Entries |
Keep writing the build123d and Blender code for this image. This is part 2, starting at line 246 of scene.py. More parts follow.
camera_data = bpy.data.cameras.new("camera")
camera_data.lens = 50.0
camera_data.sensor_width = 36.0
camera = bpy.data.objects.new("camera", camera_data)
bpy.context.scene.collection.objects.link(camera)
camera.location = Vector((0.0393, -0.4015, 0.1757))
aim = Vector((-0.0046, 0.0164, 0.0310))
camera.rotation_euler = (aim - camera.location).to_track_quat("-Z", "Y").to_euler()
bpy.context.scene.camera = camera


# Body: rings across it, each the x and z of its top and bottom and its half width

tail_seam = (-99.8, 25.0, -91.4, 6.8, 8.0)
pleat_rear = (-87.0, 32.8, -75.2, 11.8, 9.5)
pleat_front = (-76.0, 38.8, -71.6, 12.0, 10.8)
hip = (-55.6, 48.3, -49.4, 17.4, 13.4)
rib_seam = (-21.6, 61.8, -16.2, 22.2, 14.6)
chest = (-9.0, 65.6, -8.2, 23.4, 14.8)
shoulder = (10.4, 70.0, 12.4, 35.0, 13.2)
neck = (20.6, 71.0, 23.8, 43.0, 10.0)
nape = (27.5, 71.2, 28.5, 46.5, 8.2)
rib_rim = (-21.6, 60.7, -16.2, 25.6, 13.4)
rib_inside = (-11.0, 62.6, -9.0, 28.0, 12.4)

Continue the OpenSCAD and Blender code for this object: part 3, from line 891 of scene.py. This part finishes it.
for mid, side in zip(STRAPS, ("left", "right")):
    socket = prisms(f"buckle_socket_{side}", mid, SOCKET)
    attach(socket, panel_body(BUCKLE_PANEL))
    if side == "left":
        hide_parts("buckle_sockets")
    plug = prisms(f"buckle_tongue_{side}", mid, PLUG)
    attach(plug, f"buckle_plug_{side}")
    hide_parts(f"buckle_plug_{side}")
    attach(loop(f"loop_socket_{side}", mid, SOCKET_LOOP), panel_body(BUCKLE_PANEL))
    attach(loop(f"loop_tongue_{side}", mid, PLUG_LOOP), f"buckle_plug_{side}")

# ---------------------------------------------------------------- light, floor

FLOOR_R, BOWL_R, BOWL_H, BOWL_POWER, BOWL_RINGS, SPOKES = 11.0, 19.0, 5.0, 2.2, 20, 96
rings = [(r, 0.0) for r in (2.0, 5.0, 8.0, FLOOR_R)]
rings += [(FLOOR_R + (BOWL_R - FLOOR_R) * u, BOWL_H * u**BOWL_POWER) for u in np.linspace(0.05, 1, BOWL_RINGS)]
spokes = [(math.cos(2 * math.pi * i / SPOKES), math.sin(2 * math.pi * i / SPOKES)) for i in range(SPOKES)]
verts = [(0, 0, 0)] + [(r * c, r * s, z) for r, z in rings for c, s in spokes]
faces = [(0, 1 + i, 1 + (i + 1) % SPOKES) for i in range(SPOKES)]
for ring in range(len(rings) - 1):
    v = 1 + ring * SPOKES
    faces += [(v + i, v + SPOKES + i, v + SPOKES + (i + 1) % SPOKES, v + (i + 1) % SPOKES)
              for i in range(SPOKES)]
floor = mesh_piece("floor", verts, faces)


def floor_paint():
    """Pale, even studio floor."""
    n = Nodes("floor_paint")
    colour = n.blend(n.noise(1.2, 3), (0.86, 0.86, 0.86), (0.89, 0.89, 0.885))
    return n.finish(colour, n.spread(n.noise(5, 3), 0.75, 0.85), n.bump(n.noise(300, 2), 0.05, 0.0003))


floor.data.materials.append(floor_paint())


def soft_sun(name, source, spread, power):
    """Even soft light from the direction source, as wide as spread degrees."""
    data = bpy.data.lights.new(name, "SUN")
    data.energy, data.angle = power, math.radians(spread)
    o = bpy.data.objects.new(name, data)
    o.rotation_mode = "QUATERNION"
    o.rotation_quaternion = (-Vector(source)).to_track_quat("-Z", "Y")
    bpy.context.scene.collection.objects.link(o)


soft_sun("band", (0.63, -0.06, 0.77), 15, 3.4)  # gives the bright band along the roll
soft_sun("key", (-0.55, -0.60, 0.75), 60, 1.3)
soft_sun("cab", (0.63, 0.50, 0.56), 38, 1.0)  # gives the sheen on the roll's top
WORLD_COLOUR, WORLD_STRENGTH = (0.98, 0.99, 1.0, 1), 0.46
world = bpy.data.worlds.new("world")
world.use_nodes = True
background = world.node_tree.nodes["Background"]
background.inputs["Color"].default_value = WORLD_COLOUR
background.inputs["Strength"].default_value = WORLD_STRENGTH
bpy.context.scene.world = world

==

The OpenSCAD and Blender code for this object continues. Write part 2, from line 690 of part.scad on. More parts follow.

Stated task |
Exactly the lines above from the one with "Keep writing the" to the one with "# Body: rings", both included, are to be quoted; leave the rest out.

Full answer |
Keep writing the build123d and Blender code for this image. This is part 2, starting at line 246 of scene.py. More parts follow.
camera_data = bpy.data.cameras.new("camera")
camera_data.lens = 50.0
camera_data.sensor_width = 36.0
camera = bpy.data.objects.new("camera", camera_data)
bpy.context.scene.collection.objects.link(camera)
camera.location = Vector((0.0393, -0.4015, 0.1757))
aim = Vector((-0.0046, 0.0164, 0.0310))
camera.rotation_euler = (aim - camera.location).to_track_quat("-Z", "Y").to_euler()
bpy.context.scene.camera = camera


# Body: rings across it, each the x and z of its top and bottom and its half width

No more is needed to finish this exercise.